Slavery in Europe preceded the racialization of slavery in the Americas. “Africans” were introduced into the Europe’s slave culture mostly as pagans and infidels, as non-Christians who labored alongside Christian and non-Christian slaves of European origins. Central Europe’s Slavic communities (and their neighbors to the north and east) constituted the principal sources of slaves in Europe in the centuries prior to the establishment of the Atlantic trade: hence the derivations of the word “slave” in virtually every language in Western Europe. It is well documented that during the later Middle Ages Caucasian peoples such as the Circassians, the Abkhazians, and the Mingrelians were mainly known outside their native region as “slaves.” These traditional sources from the Balkans and the Black Sea were redirected to the Islamic world after the Ottoman capture of Constantinople in 1453 (Davis, 1984, p. 56). By this time, however, Portuguese sailors were successfully raiding the coastline of Upper Guinea and transporting captive “Africans” to slave markets in Lisbon. Due to African resistance, raiding proved to be an inefficient means of supplying the increasingly demanding market. The Portuguese then established diplomatic and commercial relations with the elites in coastal African societies in Upper Guinea and southward as they explored more of the West African coastline (Thornton, 1998, p. 43).

West Africa had been linked for centuries to Mediterranean commerce via the trans-Saharan trade through commercial networks that preceded the violent and brutal Islamification of North Africa. As Samir Amin points out: “the displacement of the center of emerging capitalism from the Mediterranean towards the Atlantic was to kindle a crisis in Africa” (1997, p. 39). This shift meant that Africans would now enter the global systems of trade and commerce from two directions (across the Sahara and from the Atlantic ocean), thus further draining the manpower and womanpower of African polities. With the development of these new sources, the numbers of “black” people routinely entering the Iberian Peninsula and other sectors of Mediterranean Europe dramatically increased. The intense mercantilist focus on West Africa as an inexhaustible source of cheap laborers resulted in the “negrofication” of its diverse populations irrespective of their ethnic and linguistic distinctions. Thus the late medieval and early modern form of “negro” was invented from Yoruba, Akan, Fon, Kongo and myriad other “African” ethnicities to serve the hegemonic interests of European capitalism and religion, and Europe’s colonial expansion into the Americas.

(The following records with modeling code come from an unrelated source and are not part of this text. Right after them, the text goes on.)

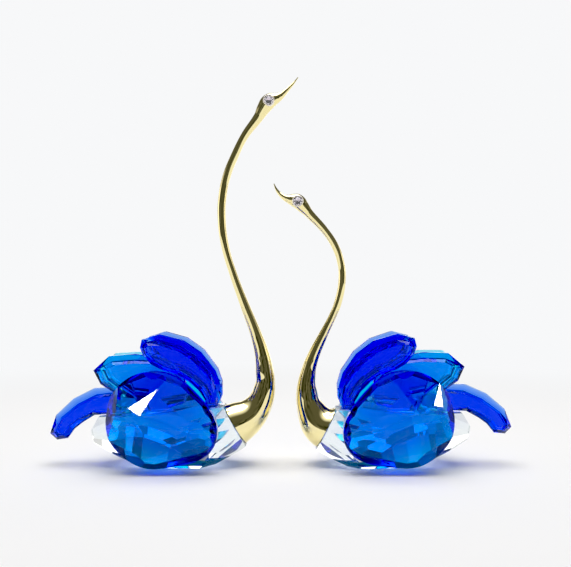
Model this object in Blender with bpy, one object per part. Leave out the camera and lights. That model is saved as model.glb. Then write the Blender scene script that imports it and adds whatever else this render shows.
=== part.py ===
"""A matched pair of crystal swan figurines, one with a long neck and one with a short neck.

Each swan is a clear crystal body with two blue pear-shaped side gems, a pair of upper wings, a pair of
middle wings and a tail feather, all cut from blue crystal, and a polished gold neck casting with two
rhinestone eyes. The swans face each other along X and share one design: the short swan is the same bird
turned half round, with its own neck, and its crystal work is set leaning a few degrees forward.

A swan is described in its own frame: X towards the beak, Y to its left, Z up, from the foot's centre.
Lengths are in millimetres and MM turns them into metres.
"""

import math
from collections import namedtuple

import bmesh
import bpy
from mathutils import Matrix, Vector

MM = 0.001
LEFT = Vector((0.0, 1.0, 0.0))
GLUE_GAP = 0.3  # between pieces that are glued face to face

TALL_PLACE = -57.4  # X of the tall swan's foot centre
SHORT_PLACE = 58.3  # X of the short swan's foot centre
SHORT_LEAN = 3.0  # degrees that the short swan's crystal work leans forward over its foot

# The clear body: its side profile, from the foot's rear edge round the breast, back and rump.
BODY_PROFILE = (
    (-14.0, 0.0),
    (14.0, 0.0),
    (23.0, 2.1),
    (39.0, 11.5),
    (27.0, 31.8),
    (-39.5, 26.6),
    (-43.3, 19.4),
    (-41.5, 13.0),
    (-28.0, 6.2),
)
BREAST_LOW, BREAST_HIGH, BACK_REAR = BODY_PROFILE[3:6]
BODY_HALF_WIDTH = 15.1
# Flats ground on each flank: a point on the flat, degrees turned forward and degrees tipped up.
BODY_FLATS = (
    ((20.0, 15.1, 20.0), 9.0, 0.0),
    ((-25.0, 15.1, 20.0), -19.0, 0.0),
    ((-31.0, 13.2, 20.5), -24.0, 14.0),
    ((-31.0, 13.2, 15.5), -20.0, -12.0),
    ((30.0, 13.9, 20.0), 4.0, 24.0),
    ((30.0, 13.4, 13.0), 20.0, -14.0),
    ((-36.0, 11.2, 10.0), -30.0, -48.0),
    ((29.0, 12.4, 6.5), 26.0, -48.0),
    ((0.0, 15.1, 5.0), 0.0, -36.0),
    ((0.0, 11.6, 0.0), 0.0, -58.0),
)

# The side gem: a pear outline in the plane of the flank, its face and its back ground with flats.
GEM_CENTRE = (-7.5, 28.0)
GEM_RADIUS = 24.8
GEM_POINT = 9.2  # how far the pointed end stands beyond the circle
GEM_POINT_ANGLE = -19.0  # degrees from forward, upwards
GEM_POINT_SPREAD = 70.0  # degrees each way over which the point swells
GEM_SIDES = 64
GEM_BACK = BODY_HALF_WIDTH + GLUE_GAP
GEM_DEPTH = 14.6
# Steep flats round the face, each running from one of these points to the next: forward and up in gem
# radii, depth below the face in gem radii.
GEM_RIM = (
    (-0.635, 0.748, 0.13),
    (-0.900, -0.320, 0.07),
    (-0.355, -0.787, 0.0),
    (0.060, -0.875, 0.0),
    (1.120, -0.620, 0.0),
    (1.350, -0.280, 0.0),
    (1.087, 0.226, 0.0),
    (0.580, 0.710, 0.0),
    (0.217, 0.896, 0.0),
)
GEM_RIM_TILT = 36.0
# Shallow flats on the rear of the face: a point in gem radii, depth there, the way it faces and its tilt.
GEM_FACE_FLATS = (
    ((-0.25, 0.11), 0.0, 145.8, 12.0),
    ((0.11, 0.64), 0.0, 140.4, 15.2),
    ((-0.25, 0.11), 0.0, 173.3, 13.0),
    ((-0.55, 0.215), 0.0653, 150.0, 17.0),
)
# Rings of flats round the gem's back, from the rim inwards: how many, tilt, swing of the tilt from flat to
# flat, width and first angle.
GEM_BACK_RINGS = ((13, 43.0, 2.0, 3.4, 8.0), (11, 29.0, 11.0, 5.0, 25.0), (9, 17.0, 13.0, 7.0, 10.0))
GEM_SWING_STEP = 2.4  # radians of the swing's sine wave from one flat to the next

# Feathers: flat crystals standing on the body's back, bevelled all round on both faces by a wide outer band
# and a narrower step inside it up to the broad face.
# seat: where the foot starts and ends along the back. splay_x and offset: X of the point that the feather is
# splayed about and how far from the middle that point stands. band: how much of the bevel's width the outer
# band takes. outline: X, Z, bevel width and how much of the bevel's height the outer band takes, from the
# seat's front end over the top to the tip and back underneath.
Feather = namedtuple("Feather", "seat splay_x offset thickness band outline")
FEATHER_SPLAY = 8.5  # degrees that the paired feathers open towards the tail
FEATHER_EDGE = 1.8  # thickness of the straight edge
SEAT_BEVEL = 0.5
SEAT_RISE = 0.5
UPPER_WING = Feather(
    seat=(17.4, 23.5),
    splay_x=20.0,
    offset=8.1,
    thickness=6.4,
    band=0.55,
    outline=(
        (25.4, 36.5, 3.2, 0.3),
        (25.4, 44.1, 5.0, 0.3),
        (22.8, 51.4, 5.8, 0.3),
        (15.2, 61.3, 6.2, 0.3),
        (5.8, 67.7, 6.2, 0.3),
        (-6.8, 71.0, 5.6, 0.3),
        (-15.9, 68.2, 4.2, 0.3),
        (-16.8, 63.8, 3.0, 0.3),
        (-15.2, 59.8, 2.8, 0.3),
        (-10.8, 55.0, 2.6, 0.3),
        (-5.2, 51.9, 2.4, 0.3),
        (2.5, 49.4, 2.3, 0.3),
        (8.5, 45.8, 2.3, 0.3),
        (14.0, 40.8, 2.2, 0.3),
        (17.2, 35.8, 1.8, 0.3),
    ),
)
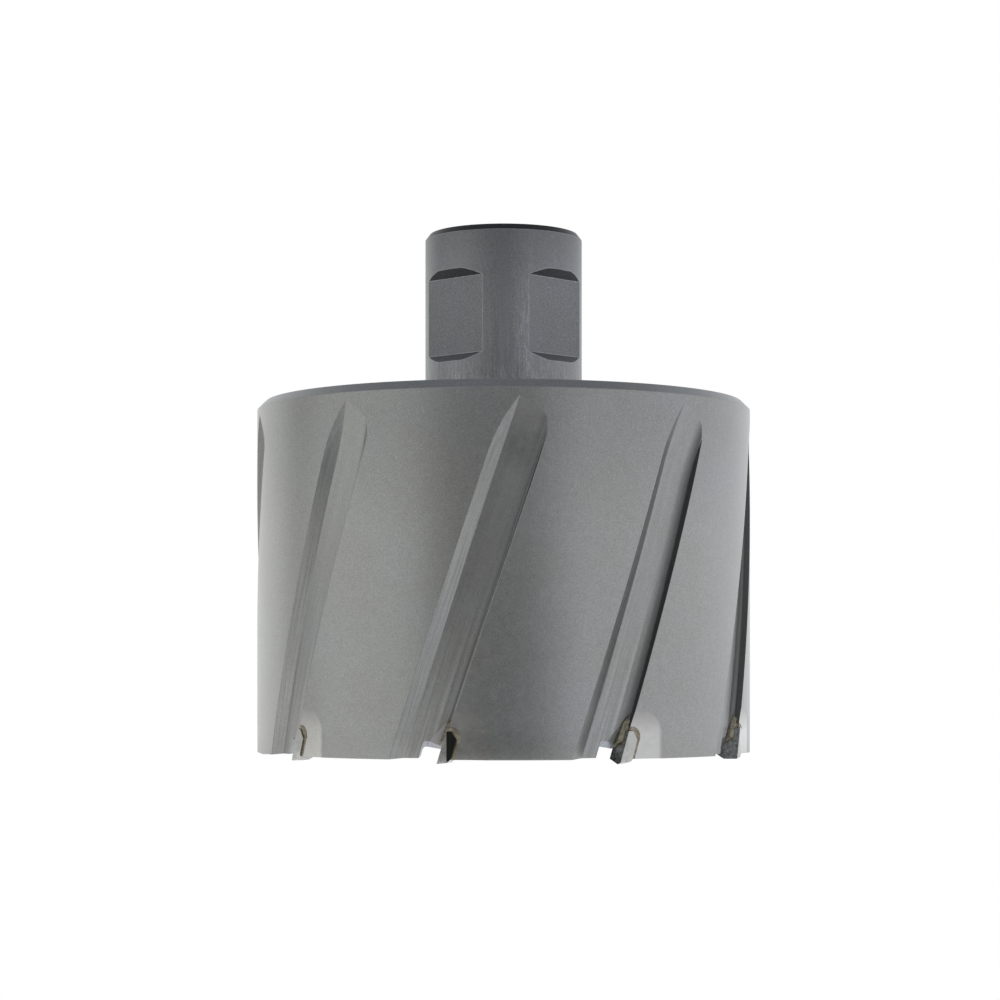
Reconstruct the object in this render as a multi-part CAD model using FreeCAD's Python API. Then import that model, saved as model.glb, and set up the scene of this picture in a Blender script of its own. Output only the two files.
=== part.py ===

Racial or not, the conflation of “negro” with “slave” at this precise historical juncture marked a decisive turning point in the social construction of “white” and “black” identities.

It also must be remembered that the word “African,” regardless of its original derivation, comes into common usage as a designation for the continent and its inhabitants from the Latin language and its Roman speakers who conquered millions of “Africans” and colonized a large portion of North African territory (Snowden, 1970, pp. 11-16). To be an African (or negro), especially in the “modern” sense of the term, implies the tacit or complicit acceptance of a sociohistorical label or identity imposed by non-Africans who were asserting the hegemonic prerogatives of colonizers in defining both the land and its peoples for the purposes of control, exploitation and colonization. Seen from this perspective, the first half of Frantz Fanon’s remark—“It is the white man who creates the Negro”—generally describes the Euro-American social construction of race and its imposition on non-Europeans through enslavement, conquest and colonization during the later stages of the transatlantic trade. Whereas the second half— “But it is the Negro who creates Negritude”—describes the “African” or “black” adaptive response and reaction to the process of racialization in the Americas (1967, p. 47).

This discussion of the invention of the “negro” by non-Africans posits a foundation upon which to examine how and when “blacks” in the Americas began to refer to themselves collectively as “Africans.” To follow the implications of this process it is necessary to explore how the shocking arrival and immersion of “Africans” in the new world slaveocracies catalyzed the formation of “black” diasporan identity. Such a study would complete the examination of the two templates that led to the formation of modern “black” identity: the stereotypical negative images fostered and imposed by the slave trade, and the positive ethnic attributes that informed the self-conceptions and perceptions of “Africans” within their own indigenous cultures and societies. In pursuing the further study of this subject, especially the notion of the invention of Negritude or Afrocentricity, it will be important once again to look at the role of religion—monotheism and cosmotheism—in forming and informing the critical didactic and discursive tools of “black” resistance and self- determination. Such an approach recognizes the ideological nature of “Black Intellectual Thought,” and the fact that many of the founders of this discourse in America—Prince Hall, Samuel Cornish, Frederick Douglass and their scholar-activist compatriots—were “black” ministers devoted to realizing the universal humanism embodied in some aspects of Christian discourse.

In parsing these difficult subjects, I have attempted to look forward from their specific geographical and cultural contexts, not backward through the modern lens of racialism. Although the subject is the formation of early modern racial identities, the predicate involves ancient and medieval notions of ethnicity and identity that cannot be categorized according to modern conceptions of race. In exploring the role of the three western monotheisms (Judaism, Christianity and Islam) in the formation of antiblack racism I have taken a heuristic approach that often raised many more questions than provided answers. Nevertheless, I remain confident that I have exposed the basic building blocks of Eurocentrism and antiblack racism—the foundational materials from which the “master’s house” has been constructed. With this modest blueprint in hand, those engaged in the crucial task of dismantling the “master’s house” have access to additional discursive tools specifically designed to achieve this vision and mission.